A Frida & Mina se orgulha de fazer os sorvetes em pequenas bateladas. Parece acreditar que isso, em si, faz o sorvete melhor. Não faz. Quando se defende o artesanal, se defende pelas prioridades que esse tipo de produção costuma apresentar. Feito por demanda, seria mais fresco e saudável (os micronutrientes orgânicos degradam com processamento, tempo, oxigênio, luz). Artesanais podem – deveriam – apresentar maior biodiversidade (a escala menor e o público direcionado permitem trabalhar com ingredientes que não são cultivados e consumidos massivamente), relações comunitárias mais ricas (participa mais do bairro, da cidade) e menor desigualdade salarial (ou mais-valia) entre os donos, gerentes e peões.
Um alimento industrial não é pior por ser feito aos montes, ele costuma ser pior porque normalmente tem como prioridades o barateamento de insumos e processos, o aumento da estabilidade e da validade, a atratividade massiva, rasa e imagética. Pior porque encara mão-de-obra como comódite. O sorvete industrial não costuma ser pior sensorial, nutricional, social e culturalmente por ser feito aos montes, mas por ser feito com gordura hidrogenada, aromatizantes artificiais, gomas, aditivos. Isso não é regra intrínseca ao modelo de produção – é possível fazer industrial sem porcarias e artesanal com porcarias. Fazer aos poucos não garante que o sorvete será melhor, aliás os feitos em grande escala em geral têm controle de qualidade mais rigoroso.

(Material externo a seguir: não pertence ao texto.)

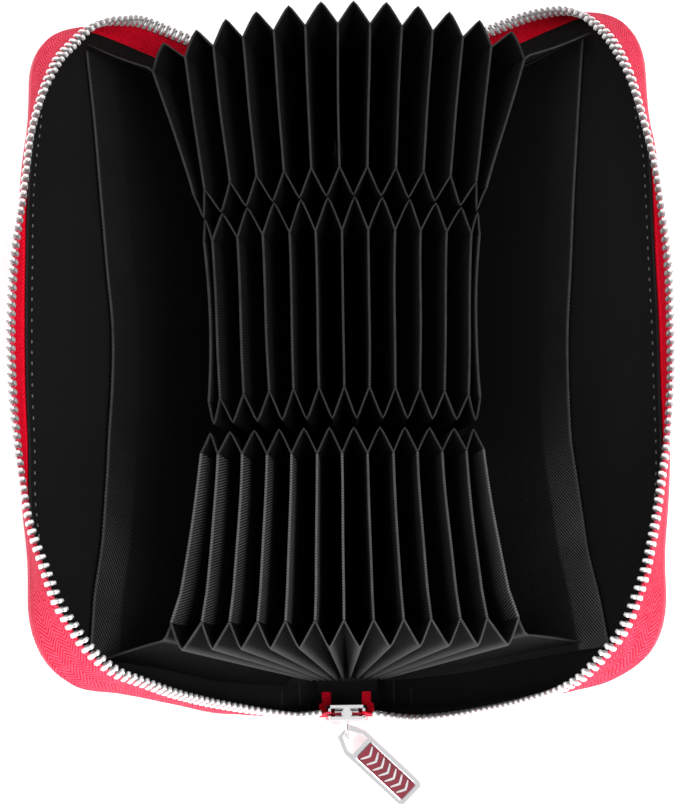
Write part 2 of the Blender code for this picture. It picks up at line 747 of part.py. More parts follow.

A resposta, então, é que 100% cacau, local, orgânico, artesanal não garantem um bom resultado sensorial. Apesar de todas as vantagens socioambientais que trazem, é difícil consumir e elogiar sorvete feito com ingredientes velhos, queimados, verdes, desequilibrados – mesmo quando o atendimento é excelente: a Frida & Mina tem vocação para servir, mas talvez não tenha para fazer sorvete. Para conseguir um bom sorvete não basta seguir regras, é preciso dominá-las, saber seus fundamentos e saber aplicá-las. É preciso saber comer para ver se funciona. Mas por que a Frida & Mina sempre tem uma fila enorme e ganha prêmios de “melhor sorvete”? Bem, parece que pessoas que compram e elogiam cafés “fortes” e chocolates “amargos” são maioria por aqui.